The one distinct, unique activity of government at least we thought it was unique -- is regulation. Regulation is the government as sovereign, ordering people about.
There were no private sector models for reinventing regulation.
But we knew that government regulations needed reinvention.
The regulators and regulated community often shared goals--safe and effective medicines, clean air, safe workplaces. But they were at each others throats over the means. And for the most part they distrusted each other. But a few brave souls--including some of the people here tonight--dared to start to trust each other.
And catalyzed by that trust, some very good things started to happen. Looking back on it, I realized that there wasa business model for regulation, after all. It's "quality control." Remember?
In the early days of quality control, the principle was that you would "inspect quality in." Companies had their own quality "cops." The cops would inspect stuff coming off the line, ticket the poor quality product, and good quality would result. And, like most really bad ideas, it worked . . . sort of. Just enough to confuse people.
Then the "Quality Management Movement" emerged, and companies started to design quality in, not just inspect it in. Quality began at the drawing board, continued through the assembly line, and right into the customer's hands. Quality became everybody's job, not some "cop's." It was the result of communication and cooperation.
Regulatory reinvention has followed the same course. For example, when some regulators analyzed their work, they discovered that the real measure of their success wasn't how many tickets they could write it was the results the regulated businesses produced.
OSHA could try to inspect-in safe workplaces, or FDA could try to inspect-in safe medical products, or EPA could try to inspect-in environmental quality, but it was much more effective to work with companies to design the result into the process. And the best way to do that was not through confrontation, but through communication and cooperation. Sound familiar?

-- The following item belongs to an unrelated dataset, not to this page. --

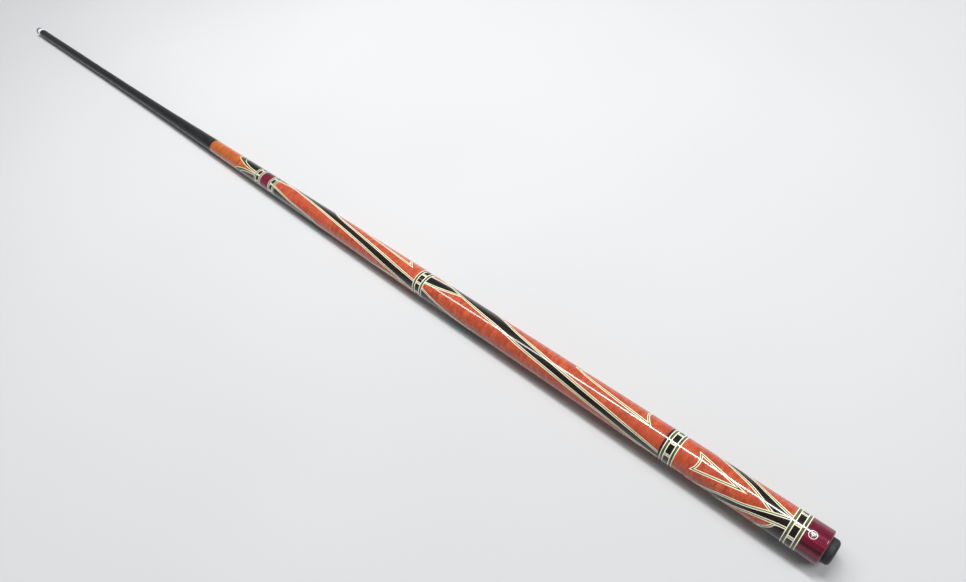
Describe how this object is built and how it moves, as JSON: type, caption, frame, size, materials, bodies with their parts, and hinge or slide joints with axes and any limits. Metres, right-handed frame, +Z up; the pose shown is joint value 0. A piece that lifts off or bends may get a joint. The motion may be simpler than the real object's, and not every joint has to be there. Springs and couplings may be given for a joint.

Your companies have designed pollution prevention in. Instead of leaving it to EPA to inspect it in. You've eliminated far more pollution than could ever be eliminated through regulation. These results are what we are recognizing today. You have created the proof that a new way of governing can work. For that, I can tell you, the Vice President is very grateful.
Of course the regulatory agencies will always have to deal with a few outfits that don't want to design quality in. But with reinvented regulation, regulatory agencies can focus their resources on them, not on you.
That will lead to cleaner air and water, a healthier environment for our children and grandchildren.
Which leads me to one last thought--one that Elaine Kamarck shared with the winners at the first Environmental Champions dinner. It's often hard for adults to relate to their children or grandchildren about their work. The kids are often proud of their parents or grandparents, but they aren't sure why.
Here's a chance to show them why. Show them your Environmental Champion certificate. And go to their schools and show the certificate to their class as part of "Show-and-Tell." Explain to the class what your company has done to make the world they will inherit a cleaner, safer place. It is important for them to understand that some of the best environmentalists they will ever meet have names like "Dad" or "Grandma."
And when you are done with your show-and-tell, t they'll know one great reason to be proud of you. And, far more than Al Gore, or McGraw-Hill, or anybody here, those children will make you feel like the champions you really are.